We stopped first in Piran, or little Venice, as it was built by the Venetians. The town was quite charming, lots of whitewashed stonebuildings, charming alleyways…we picknicked by the ocean as we watched people sail by in their little wooden sailboats. We then made a stop in Potoroz and continued on to Porec, Croatia where we camped for the next few days. From Porec, we visited Pula (at the southern tip) of Istria. Pula as one of only two existing Roman Ampitheatres in the world (the other is in Rome.) There are also some other interesting archaelogical exhibits here, the old Roman Forum, and ancient gates to the city. As you drived through Istria, you can’t help but notice that there are vineyards and olive trees covering every square inch of open land. We learned that the production of olive oil and wine was the biggest commerce during Roman times. Interestingly, it’s still (along with tourism), the biggest part of the economy here. Today, you can see women every 500 meters along the side of the road selling their oil or wine.
Our luck with the weather turned again, and our 2nd night in the campground in Porec it poured rain. So we had to pack up everything, including our wet laundry, and dry it in the car. We didn’t let the pouring rain stop us, so we visited Rovinj, another small town on the coast and then we took a tour to Brijuni Island. This island is a national park, and it’s historically significant because it was developed as a resort for the European aristocracy in the late 18th century. (Complete with tennis courts, polo fields and safari park.) It is also important because it was Tito’s (former president of the Republic of Yugoslavia) official residence. The tour consists of a narrated tourist train (which we shared with about 50 aging Belgian tourists from a large tour group.) The tour was in English and we were the only two English speakers (well us and the guide.) So it made for an interesting day in the pouring rain. Especially, when one of the leaders of the group tried to run us off by swinging his umbrella at us. We did manage to see a few zebras, some ancient roman ruins, the oldest olive tree in the world, and the museum dedicated to Tito, which was very interesting. The national sentiment is that Tito was a hero- you feel it from the captions, he traveled extensively on his peace missions, he invited hundreds of foreign guests to his home. The Socialist Republic of Yugoslavia was really a success during this period…

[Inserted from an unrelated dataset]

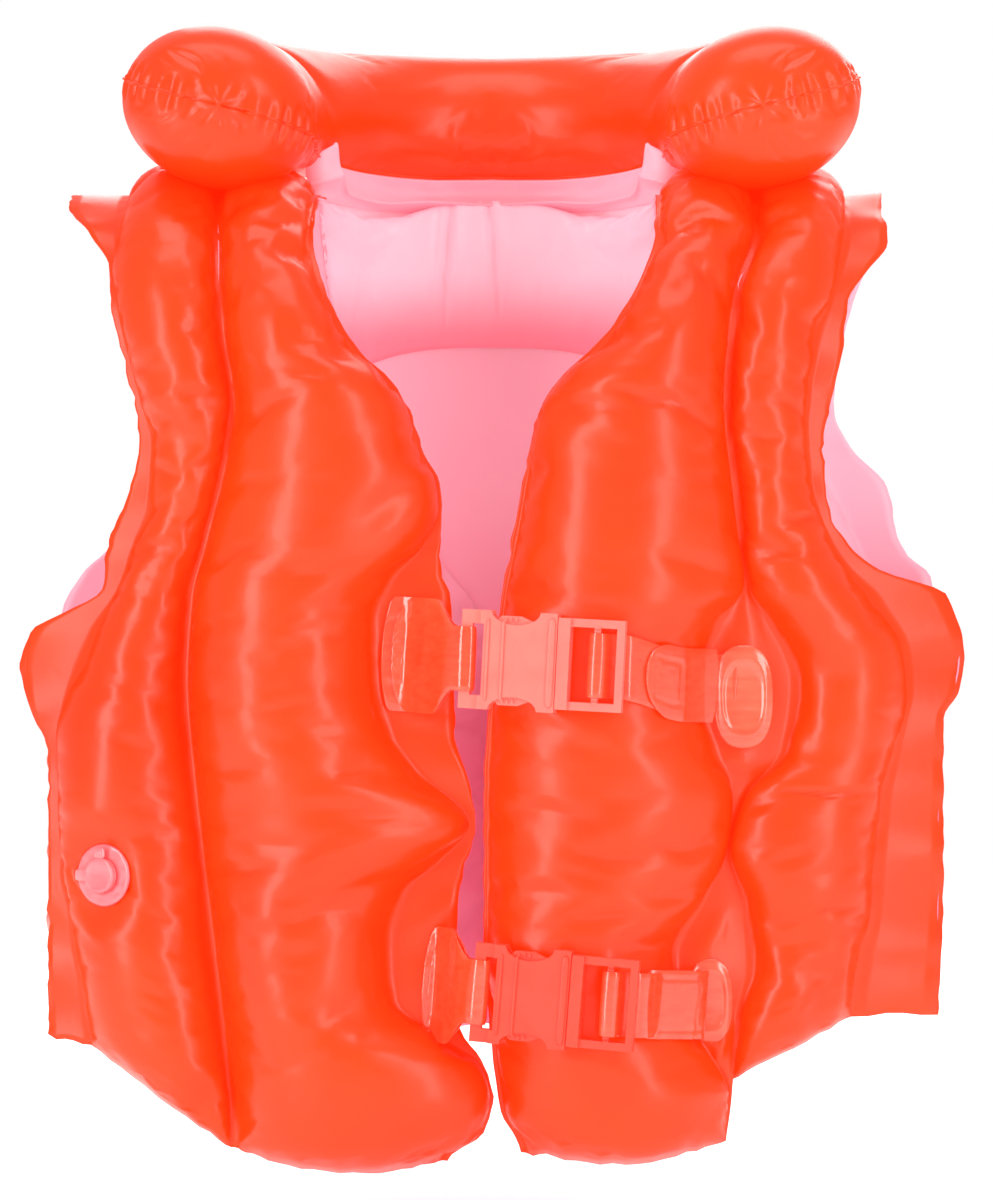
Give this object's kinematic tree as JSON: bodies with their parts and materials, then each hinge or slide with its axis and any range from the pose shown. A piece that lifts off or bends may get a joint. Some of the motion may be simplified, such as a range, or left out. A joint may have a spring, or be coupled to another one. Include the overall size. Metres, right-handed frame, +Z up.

Well, after Brijuni, we drove towards the Slovenian border. Our plan was to return Conor’s car to Koper (it’s original home) and then catch a bus south to warmer temperatures and sunny skies. That’s how we ended up in Dubrovnik. We dropped the car off on Tuesday, caught a bus to Trieste to catch another bus to Dubrovnik. Somewhere we ate some bad fries (or at least the sauce was bad) because Fab and I were both throwing up for the first 6 hours of our 16-hour bus ride. This made us very popular on the bus. Oh well, by the middle of the trip, our stomachs had recovered, but our butts and backs began to ache so we were very, very happy to arrive in Dubrovnik yesterday morning. (I forgot to mention that the toilet on the bus didn’t work.) We are staying in a Sobe (that’s a rented room in a family’s house.) The woman met us at the bus station and brought us back to their home. Her and her husband are from Bosnia (he was a college history professor) but he hasn’t been able to work in 15 years (since the war.) I think their main income is from renting rooms, but they seem to be quite busy with it. In fact, during coffee and cake yesterday morning, the man gave us a history lesson on Yugoslavia (in a mix of his language, English and French.) I think for both of us, it’s hard to believe that this is still Europe.
We’ve spent two wonderful days visiting Dubrovnik. This morning, we swam in the Adriatic sea. We are planning to leave tomorrow to visit and the island Korcula for a couple of days and then we will catch a ferry to Split. In two weeks, we fly back to Paris. In two and a half weeks, we’ll be in India. Time is going fast, and we’ve already experienced so much.